I’ll join the digital queue this Friday morning to purchase my Vision Pro. This is an interesting product as we head towards its launch because it appears that while it won’t be a big seller (on an Apple scale), it may still be hard to buy.
If the rumors are true, those fancy screens are hard to make and will limit the number of units Apple can ship. I also can’t help but wonder if Apple doesn’t particularly want to make this first iteration of the Vision Pro something that sells in the millions. I suspect they are still figuring out the product category themselves and getting feedback from a few hundred thousand users will give them a lot of good ideas.
The Vision Pro is expensive, and the story is unclear. A lot of the Apple faithful will pass, at least initially. This point landed for me in a recent MacSparky Labs meetup. Labs Members like Apple products. A lot. Yet we had a room full of Apple fans and only a few of them intend to buy one. Again, I expect that is due to the price and the fact that people aren’t sure what they would do with it.

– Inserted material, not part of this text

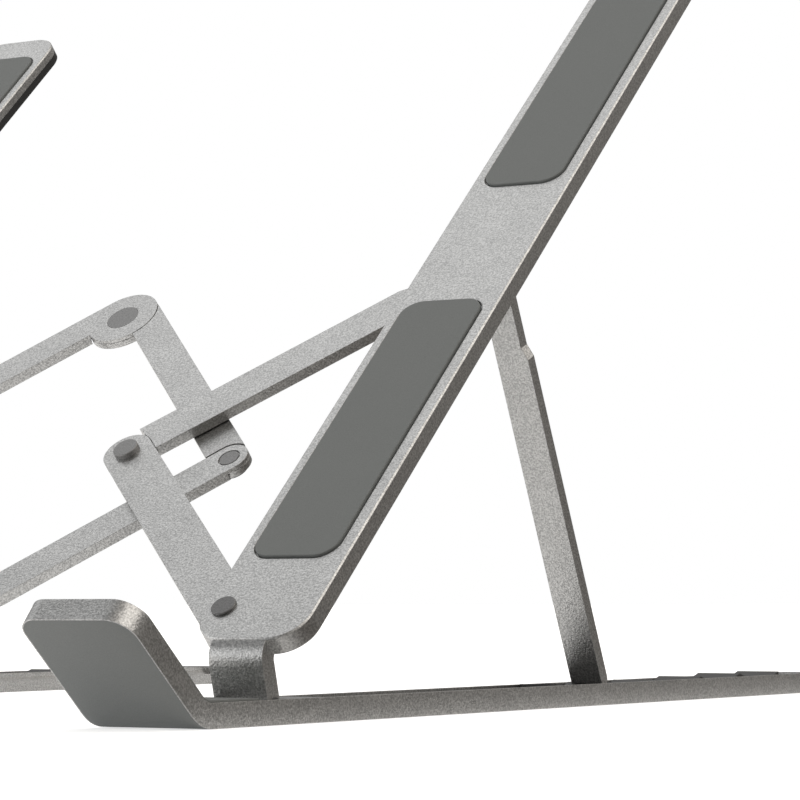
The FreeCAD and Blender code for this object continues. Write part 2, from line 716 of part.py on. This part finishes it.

The interesting point is that despite the fact that demand for the Vision Pro is lower than for other Apple products, the rumored limited quantities could still make it hard to get. (Strange, right?)
Regardless, the story of this product is not about its first iteration. Apple is thinking long-term, as they always do. Fourteen years ago, John Gruber wrote about how iteration is Apple’s superpower. Here we go again.